WHAT THE TASK REQUIRES: Pull out every line containing the string "attach".

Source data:

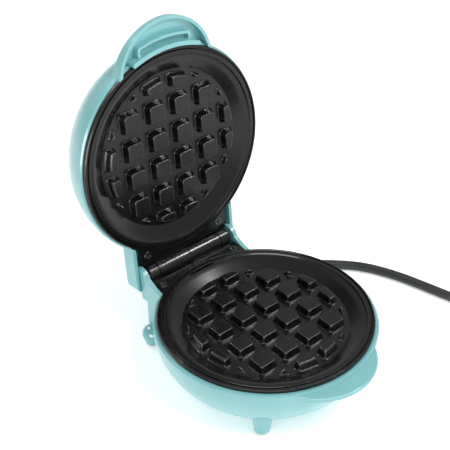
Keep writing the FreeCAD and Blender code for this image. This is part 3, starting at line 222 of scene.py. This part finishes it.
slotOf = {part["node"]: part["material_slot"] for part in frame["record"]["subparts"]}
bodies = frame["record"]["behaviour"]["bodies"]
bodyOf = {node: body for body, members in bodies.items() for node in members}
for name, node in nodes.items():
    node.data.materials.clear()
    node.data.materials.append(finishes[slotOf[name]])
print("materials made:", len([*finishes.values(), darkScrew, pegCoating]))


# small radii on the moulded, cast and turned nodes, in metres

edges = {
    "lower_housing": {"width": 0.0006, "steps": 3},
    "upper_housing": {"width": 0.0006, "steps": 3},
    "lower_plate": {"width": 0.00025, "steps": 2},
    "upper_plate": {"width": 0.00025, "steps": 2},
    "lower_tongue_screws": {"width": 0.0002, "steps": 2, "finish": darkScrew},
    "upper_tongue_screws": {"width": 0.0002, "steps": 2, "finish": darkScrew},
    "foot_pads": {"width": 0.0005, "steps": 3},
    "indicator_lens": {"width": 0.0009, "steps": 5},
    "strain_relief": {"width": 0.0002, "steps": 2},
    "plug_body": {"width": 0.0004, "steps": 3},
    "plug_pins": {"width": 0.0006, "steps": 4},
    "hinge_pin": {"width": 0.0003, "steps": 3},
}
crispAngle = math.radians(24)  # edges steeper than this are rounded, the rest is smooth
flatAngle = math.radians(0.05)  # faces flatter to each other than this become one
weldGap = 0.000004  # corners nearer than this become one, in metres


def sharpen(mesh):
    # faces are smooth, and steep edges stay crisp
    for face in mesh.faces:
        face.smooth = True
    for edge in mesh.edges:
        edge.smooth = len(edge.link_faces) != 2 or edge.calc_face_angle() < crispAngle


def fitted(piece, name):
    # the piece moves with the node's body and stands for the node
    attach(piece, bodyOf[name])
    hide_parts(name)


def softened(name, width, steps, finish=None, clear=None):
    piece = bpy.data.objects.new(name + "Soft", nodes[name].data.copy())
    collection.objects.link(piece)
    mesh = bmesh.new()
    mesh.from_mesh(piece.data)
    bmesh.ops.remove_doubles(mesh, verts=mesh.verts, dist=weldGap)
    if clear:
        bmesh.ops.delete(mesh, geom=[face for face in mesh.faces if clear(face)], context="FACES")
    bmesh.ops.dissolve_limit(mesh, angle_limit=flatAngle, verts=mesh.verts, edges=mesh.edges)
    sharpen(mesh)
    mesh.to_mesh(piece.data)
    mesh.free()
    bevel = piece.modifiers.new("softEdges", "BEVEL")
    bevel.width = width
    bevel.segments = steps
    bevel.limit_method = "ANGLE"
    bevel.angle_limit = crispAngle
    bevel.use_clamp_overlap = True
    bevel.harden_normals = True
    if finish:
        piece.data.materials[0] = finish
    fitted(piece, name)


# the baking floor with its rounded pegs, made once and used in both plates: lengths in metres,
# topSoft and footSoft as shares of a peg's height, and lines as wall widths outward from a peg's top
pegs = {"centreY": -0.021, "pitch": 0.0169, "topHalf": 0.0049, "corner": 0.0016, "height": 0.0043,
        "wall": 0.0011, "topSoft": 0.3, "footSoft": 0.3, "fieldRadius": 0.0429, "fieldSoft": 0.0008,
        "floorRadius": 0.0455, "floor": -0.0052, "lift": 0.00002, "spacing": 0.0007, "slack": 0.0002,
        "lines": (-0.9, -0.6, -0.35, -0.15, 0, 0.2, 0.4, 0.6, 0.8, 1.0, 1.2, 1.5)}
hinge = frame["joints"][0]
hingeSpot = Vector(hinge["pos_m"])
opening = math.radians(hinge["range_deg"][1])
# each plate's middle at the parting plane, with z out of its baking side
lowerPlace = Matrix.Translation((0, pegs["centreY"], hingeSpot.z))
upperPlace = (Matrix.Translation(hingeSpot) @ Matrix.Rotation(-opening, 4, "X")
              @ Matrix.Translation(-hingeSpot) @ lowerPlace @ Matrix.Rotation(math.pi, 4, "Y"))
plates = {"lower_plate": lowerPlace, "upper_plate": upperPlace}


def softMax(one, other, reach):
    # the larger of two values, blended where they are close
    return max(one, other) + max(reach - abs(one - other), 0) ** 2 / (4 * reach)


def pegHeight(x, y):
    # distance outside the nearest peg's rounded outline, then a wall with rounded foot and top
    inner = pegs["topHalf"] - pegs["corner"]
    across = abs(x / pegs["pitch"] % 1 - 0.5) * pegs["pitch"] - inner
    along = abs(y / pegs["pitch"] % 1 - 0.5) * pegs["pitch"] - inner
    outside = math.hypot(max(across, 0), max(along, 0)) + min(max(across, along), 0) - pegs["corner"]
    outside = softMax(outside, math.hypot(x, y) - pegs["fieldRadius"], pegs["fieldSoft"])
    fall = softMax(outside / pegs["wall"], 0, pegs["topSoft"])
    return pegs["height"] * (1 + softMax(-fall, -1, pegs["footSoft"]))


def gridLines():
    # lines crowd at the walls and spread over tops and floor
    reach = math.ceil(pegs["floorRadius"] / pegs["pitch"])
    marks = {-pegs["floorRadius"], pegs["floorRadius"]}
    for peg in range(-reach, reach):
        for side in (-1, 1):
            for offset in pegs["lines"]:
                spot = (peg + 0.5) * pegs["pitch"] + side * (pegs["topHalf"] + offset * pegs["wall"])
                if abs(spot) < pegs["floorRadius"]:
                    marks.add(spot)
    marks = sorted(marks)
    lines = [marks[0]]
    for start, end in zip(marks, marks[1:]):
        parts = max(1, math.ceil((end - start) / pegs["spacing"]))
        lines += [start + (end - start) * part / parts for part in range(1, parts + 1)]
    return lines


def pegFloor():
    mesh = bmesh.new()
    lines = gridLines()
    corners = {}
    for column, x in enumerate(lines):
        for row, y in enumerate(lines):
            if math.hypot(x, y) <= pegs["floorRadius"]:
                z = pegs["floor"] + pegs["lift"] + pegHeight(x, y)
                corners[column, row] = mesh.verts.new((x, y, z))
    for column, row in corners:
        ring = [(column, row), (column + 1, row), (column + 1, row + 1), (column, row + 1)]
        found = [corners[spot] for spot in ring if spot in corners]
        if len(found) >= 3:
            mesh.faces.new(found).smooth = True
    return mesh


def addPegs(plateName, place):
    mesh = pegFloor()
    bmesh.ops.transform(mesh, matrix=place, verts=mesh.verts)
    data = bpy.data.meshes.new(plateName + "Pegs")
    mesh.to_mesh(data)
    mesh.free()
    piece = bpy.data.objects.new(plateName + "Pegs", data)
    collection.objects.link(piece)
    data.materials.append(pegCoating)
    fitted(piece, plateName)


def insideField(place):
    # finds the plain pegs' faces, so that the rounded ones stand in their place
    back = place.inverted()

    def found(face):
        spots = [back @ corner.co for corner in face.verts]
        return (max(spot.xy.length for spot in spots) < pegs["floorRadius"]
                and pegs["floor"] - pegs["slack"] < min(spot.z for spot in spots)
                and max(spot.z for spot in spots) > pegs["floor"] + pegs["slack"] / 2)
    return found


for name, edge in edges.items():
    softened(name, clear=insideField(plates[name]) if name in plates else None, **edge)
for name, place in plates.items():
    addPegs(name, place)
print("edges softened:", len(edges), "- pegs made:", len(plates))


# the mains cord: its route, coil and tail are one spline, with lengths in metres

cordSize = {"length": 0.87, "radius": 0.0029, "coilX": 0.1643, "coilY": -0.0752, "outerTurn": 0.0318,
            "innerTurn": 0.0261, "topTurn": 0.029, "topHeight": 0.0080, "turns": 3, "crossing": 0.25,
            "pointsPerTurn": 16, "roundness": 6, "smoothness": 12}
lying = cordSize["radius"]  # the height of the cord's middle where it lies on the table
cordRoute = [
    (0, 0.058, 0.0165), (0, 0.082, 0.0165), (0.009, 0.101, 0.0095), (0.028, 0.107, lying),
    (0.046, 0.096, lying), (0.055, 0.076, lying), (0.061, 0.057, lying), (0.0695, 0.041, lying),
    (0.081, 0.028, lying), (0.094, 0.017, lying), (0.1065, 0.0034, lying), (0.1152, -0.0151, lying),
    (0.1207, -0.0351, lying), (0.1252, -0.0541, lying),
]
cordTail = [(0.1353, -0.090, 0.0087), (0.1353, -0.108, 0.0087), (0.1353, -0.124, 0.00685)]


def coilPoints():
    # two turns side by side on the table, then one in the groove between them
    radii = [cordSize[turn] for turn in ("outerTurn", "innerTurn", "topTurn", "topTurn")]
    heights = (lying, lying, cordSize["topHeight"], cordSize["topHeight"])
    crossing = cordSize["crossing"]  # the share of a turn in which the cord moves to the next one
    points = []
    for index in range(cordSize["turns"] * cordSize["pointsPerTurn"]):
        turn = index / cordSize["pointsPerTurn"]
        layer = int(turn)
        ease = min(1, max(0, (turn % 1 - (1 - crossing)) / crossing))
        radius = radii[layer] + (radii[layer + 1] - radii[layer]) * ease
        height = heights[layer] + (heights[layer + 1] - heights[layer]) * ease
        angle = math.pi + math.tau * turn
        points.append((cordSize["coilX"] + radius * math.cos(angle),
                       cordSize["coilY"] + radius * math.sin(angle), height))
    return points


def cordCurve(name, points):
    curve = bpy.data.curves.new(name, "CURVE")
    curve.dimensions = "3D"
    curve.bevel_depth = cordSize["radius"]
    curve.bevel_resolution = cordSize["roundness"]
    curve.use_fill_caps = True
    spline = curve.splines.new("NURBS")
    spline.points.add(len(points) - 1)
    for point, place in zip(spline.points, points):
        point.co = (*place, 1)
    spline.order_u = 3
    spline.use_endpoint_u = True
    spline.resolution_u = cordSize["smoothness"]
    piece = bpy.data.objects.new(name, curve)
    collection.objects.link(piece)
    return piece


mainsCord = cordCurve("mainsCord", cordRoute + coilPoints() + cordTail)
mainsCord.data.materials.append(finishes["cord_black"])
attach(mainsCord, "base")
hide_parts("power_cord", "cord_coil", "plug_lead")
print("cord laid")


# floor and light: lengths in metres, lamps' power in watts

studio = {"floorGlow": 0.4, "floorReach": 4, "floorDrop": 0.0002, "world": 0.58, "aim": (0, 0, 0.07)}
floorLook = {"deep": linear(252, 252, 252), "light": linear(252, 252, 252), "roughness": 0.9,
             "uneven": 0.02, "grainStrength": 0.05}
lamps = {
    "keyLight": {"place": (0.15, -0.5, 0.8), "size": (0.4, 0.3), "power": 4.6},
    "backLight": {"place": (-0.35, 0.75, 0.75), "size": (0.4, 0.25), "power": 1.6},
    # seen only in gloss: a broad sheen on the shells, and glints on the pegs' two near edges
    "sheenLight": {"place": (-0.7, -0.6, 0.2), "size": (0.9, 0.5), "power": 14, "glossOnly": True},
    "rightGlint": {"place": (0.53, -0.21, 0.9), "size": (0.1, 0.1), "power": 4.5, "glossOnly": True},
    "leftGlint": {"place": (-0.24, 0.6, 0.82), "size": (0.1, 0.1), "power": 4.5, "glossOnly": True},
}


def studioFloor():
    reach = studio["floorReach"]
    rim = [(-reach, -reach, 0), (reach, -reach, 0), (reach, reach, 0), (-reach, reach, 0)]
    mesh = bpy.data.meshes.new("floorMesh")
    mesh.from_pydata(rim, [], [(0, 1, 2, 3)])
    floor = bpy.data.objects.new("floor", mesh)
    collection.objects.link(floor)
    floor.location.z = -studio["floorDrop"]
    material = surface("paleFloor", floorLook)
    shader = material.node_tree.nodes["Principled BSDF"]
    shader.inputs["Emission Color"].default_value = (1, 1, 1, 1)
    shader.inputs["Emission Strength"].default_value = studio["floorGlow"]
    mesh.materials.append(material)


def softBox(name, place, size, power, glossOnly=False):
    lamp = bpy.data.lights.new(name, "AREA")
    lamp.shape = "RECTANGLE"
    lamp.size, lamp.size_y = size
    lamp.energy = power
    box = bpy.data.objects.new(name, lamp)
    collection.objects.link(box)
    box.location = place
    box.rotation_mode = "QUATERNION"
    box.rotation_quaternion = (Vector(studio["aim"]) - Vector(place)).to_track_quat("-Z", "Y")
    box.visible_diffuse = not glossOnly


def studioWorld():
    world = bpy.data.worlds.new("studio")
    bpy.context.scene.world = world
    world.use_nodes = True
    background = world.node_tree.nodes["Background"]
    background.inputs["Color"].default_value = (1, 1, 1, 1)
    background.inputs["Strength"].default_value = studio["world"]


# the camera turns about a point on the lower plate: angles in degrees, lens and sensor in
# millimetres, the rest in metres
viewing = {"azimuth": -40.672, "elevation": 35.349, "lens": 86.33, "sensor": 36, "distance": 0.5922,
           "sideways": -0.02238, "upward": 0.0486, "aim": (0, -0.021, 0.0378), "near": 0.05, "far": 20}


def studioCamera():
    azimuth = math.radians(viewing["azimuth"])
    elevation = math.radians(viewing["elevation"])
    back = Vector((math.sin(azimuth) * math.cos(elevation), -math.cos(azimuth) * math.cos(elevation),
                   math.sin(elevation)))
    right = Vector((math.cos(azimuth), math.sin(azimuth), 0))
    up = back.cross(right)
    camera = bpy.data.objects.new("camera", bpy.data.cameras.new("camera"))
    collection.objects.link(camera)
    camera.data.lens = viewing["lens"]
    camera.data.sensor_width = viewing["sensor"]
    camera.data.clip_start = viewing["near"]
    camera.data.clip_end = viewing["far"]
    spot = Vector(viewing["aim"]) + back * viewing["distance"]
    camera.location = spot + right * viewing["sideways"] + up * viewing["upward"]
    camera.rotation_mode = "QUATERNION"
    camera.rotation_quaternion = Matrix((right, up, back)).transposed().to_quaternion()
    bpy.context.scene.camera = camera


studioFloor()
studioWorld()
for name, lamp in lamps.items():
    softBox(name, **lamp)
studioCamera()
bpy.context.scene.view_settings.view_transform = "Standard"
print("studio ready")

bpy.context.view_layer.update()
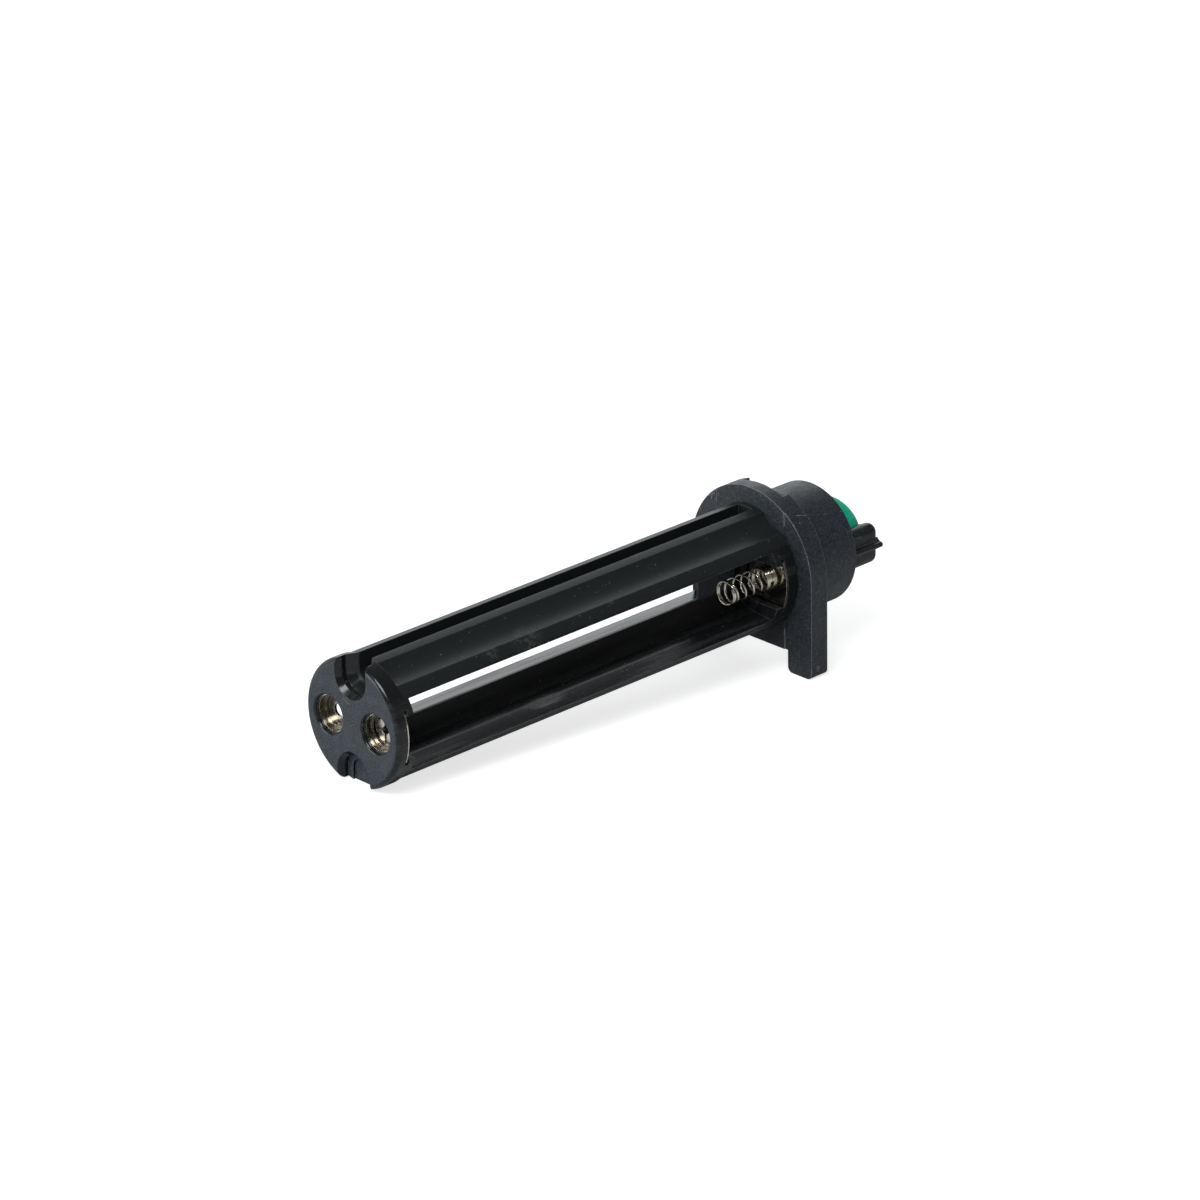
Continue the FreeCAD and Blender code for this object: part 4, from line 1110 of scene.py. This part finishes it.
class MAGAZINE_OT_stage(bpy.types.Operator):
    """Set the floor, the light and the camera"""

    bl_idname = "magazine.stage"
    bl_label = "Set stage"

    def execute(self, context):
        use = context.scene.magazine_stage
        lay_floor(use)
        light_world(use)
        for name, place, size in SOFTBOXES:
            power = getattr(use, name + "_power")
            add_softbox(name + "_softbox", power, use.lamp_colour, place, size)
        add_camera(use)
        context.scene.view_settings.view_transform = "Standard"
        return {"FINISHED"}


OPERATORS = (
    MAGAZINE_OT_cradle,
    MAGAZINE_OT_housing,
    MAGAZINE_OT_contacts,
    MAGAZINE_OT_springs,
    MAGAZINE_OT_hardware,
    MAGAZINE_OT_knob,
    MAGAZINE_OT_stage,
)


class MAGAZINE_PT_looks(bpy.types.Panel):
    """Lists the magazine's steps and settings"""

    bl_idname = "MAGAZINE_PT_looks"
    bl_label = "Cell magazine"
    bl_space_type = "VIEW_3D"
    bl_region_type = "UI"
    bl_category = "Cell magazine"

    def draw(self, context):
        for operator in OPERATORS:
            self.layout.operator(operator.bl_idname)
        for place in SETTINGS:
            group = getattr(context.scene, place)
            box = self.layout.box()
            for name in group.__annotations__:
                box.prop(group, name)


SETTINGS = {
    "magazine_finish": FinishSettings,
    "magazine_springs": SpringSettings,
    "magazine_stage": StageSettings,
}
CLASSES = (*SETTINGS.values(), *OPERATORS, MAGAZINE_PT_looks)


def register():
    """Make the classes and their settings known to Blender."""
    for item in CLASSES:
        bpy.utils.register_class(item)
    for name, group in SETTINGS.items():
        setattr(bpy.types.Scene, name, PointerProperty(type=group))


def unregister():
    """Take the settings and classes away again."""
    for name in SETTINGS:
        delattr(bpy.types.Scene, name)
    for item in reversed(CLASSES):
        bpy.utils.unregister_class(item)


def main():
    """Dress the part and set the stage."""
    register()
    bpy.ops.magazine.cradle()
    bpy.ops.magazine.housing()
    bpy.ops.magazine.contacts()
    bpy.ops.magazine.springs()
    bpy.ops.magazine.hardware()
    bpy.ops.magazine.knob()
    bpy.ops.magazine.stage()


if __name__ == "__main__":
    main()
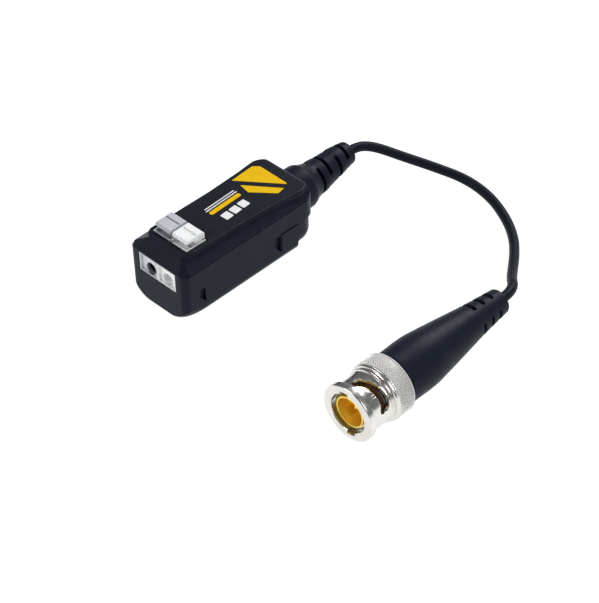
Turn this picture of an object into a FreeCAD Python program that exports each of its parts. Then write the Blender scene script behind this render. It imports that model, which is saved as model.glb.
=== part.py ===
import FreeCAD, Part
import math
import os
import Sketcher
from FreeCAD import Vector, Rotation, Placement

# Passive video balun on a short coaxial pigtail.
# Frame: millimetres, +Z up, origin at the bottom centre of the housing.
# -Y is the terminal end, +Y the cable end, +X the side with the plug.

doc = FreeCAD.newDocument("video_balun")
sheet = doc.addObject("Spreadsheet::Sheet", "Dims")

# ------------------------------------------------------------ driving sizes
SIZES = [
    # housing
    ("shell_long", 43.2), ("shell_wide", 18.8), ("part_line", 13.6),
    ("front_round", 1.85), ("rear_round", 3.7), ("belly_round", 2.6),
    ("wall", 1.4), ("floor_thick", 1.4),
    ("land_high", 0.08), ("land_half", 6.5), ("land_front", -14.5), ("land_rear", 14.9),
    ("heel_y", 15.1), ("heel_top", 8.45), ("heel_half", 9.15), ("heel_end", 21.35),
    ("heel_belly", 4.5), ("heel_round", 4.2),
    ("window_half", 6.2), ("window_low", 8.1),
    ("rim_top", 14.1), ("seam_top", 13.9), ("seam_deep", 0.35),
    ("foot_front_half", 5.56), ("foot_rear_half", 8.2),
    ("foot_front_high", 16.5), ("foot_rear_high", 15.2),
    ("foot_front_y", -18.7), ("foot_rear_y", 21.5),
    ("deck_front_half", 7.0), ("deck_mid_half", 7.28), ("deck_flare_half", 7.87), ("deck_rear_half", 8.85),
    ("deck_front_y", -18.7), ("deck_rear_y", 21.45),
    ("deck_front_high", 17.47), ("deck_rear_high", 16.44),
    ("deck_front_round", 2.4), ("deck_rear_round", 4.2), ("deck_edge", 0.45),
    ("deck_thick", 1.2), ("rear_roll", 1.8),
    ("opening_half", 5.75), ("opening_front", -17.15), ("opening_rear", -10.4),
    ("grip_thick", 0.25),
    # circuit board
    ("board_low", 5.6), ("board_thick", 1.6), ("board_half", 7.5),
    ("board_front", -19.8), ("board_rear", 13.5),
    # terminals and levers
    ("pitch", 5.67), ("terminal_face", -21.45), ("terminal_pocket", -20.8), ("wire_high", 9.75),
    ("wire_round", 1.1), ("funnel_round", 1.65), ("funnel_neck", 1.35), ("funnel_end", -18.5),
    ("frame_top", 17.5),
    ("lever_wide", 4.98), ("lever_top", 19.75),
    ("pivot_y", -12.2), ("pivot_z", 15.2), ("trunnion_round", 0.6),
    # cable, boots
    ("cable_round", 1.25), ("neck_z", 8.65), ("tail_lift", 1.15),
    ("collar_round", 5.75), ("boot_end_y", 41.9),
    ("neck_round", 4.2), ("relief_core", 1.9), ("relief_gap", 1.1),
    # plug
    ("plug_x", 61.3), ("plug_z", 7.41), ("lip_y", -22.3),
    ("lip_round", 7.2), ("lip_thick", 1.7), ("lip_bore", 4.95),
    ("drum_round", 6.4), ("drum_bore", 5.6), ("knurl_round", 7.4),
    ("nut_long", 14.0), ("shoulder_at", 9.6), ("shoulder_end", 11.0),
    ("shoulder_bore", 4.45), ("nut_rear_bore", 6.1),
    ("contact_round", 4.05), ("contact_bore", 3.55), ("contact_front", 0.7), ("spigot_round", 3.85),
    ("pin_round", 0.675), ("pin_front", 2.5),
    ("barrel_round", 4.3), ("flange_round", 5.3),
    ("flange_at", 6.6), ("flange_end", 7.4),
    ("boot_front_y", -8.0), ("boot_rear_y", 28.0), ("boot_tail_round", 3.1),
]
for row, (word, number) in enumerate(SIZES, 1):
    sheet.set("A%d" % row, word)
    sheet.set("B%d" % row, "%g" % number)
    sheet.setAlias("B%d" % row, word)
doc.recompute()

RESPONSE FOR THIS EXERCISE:
    attach(piece, bodyOf[name])
attach(mainsCord, "base")